I'm an old fashioned guy, and I like old fashioned things. I've even gone so far as to carve out a corner of the intenet to indulge my yammerings on the matter. But for all that, I do live in the world of today, and I'm not so much of a fuddy duddy to deny it completely. That's the irony, kind of like using a laptop to connect with other people who like to prattle on about old stuff...like proper cotton shirts versus the new fangled and now ubiquitous non-iron variety.
 
While I generally eschew the abominable non-iron shirt, I do have this one which I must admit has a way of making it into the regular rotation at least once a week. True, its made in Malaysia, and true, its treated with some kind of weird chemicals that pander to a fast paced sense of convenience above all else that permeates every crack and crevice of American society these days, but its a nice looking stripe and it only cost $5.49.  I could make the argument that the old term "original polo shirt" oughtn't be used given these modern extenuating circumstances, but I'm not so particularly hung up on minutia as some guys (see these comments, and these too. Sheesh! Do you guys enjoy clothes, or just needling others about them).
While I don't particularly care for the weird feeling finish of this shirt, I must admit that it fits very traditionally, with a perfectly rolled button down collar.
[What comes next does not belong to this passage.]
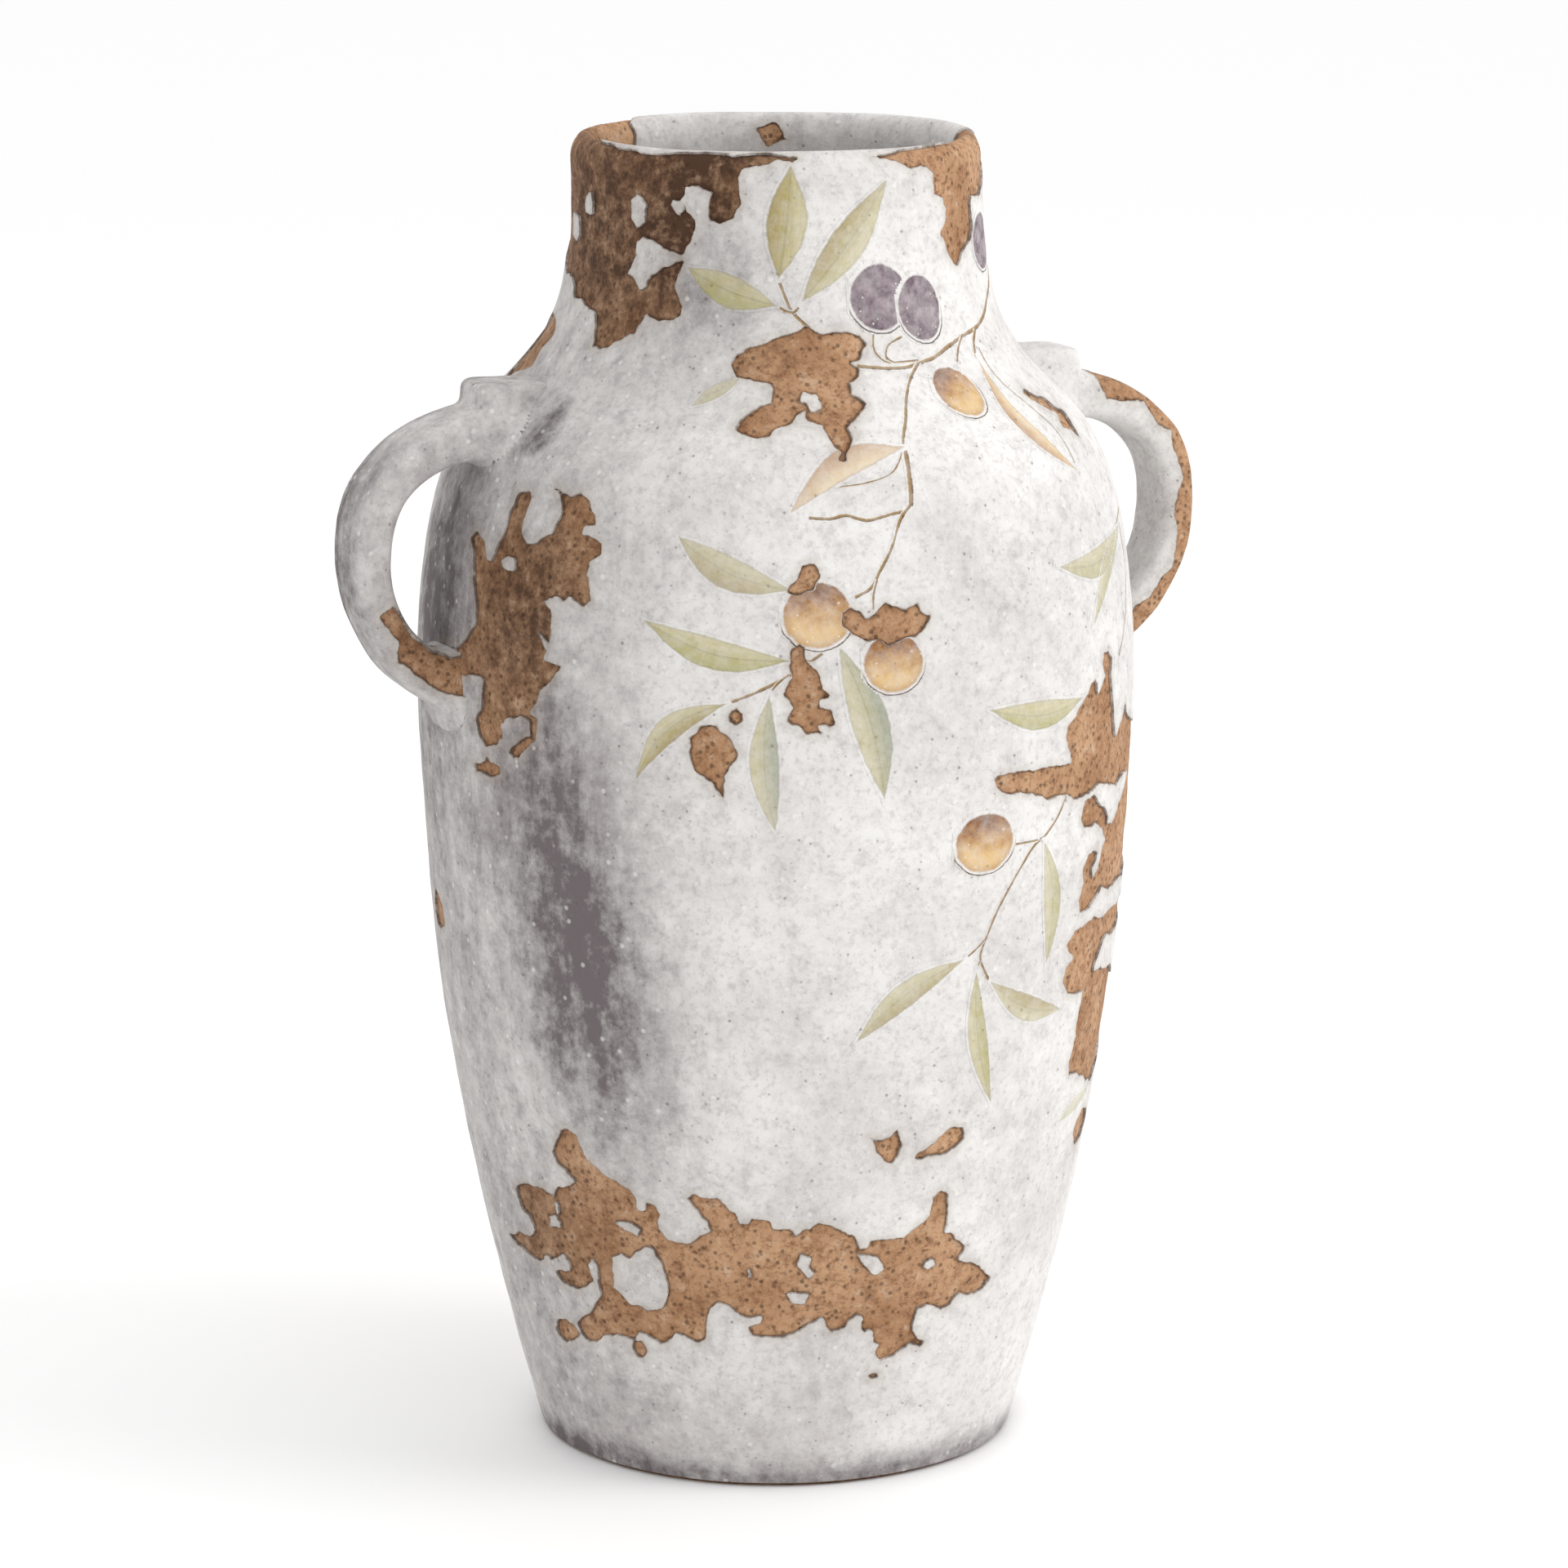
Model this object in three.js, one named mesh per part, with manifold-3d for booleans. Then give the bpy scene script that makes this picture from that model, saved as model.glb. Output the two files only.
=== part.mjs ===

After all, despite its modern cloth and overseas provenance, this is , after all, still a Brooks Brothers shirt. I reach for it when I'm in a hurry to change for work, when the kids have run me ragged and I just don't have ten minutes to iron. I gotta admit, having one of these things does come in handy for a dad with small kids sometimes.

I'll admit that I am enough of a fuddy duddy to starch and iron it anyway if I plan to wear it with a jacket and tie, but mostly I throw it under a Shetland crew neck sweater with a pair of khakis, cords, or flannels, when all I really need is a bit of collar sticking out to show the world I'm not a t-shirt kind of guy.

Bowing to convenience in an occasional pinch is fine. It is only when convenience becomes the sole factor in one's decisions that abject laziness begins to creep in.

Tread lightly in the non-iron world.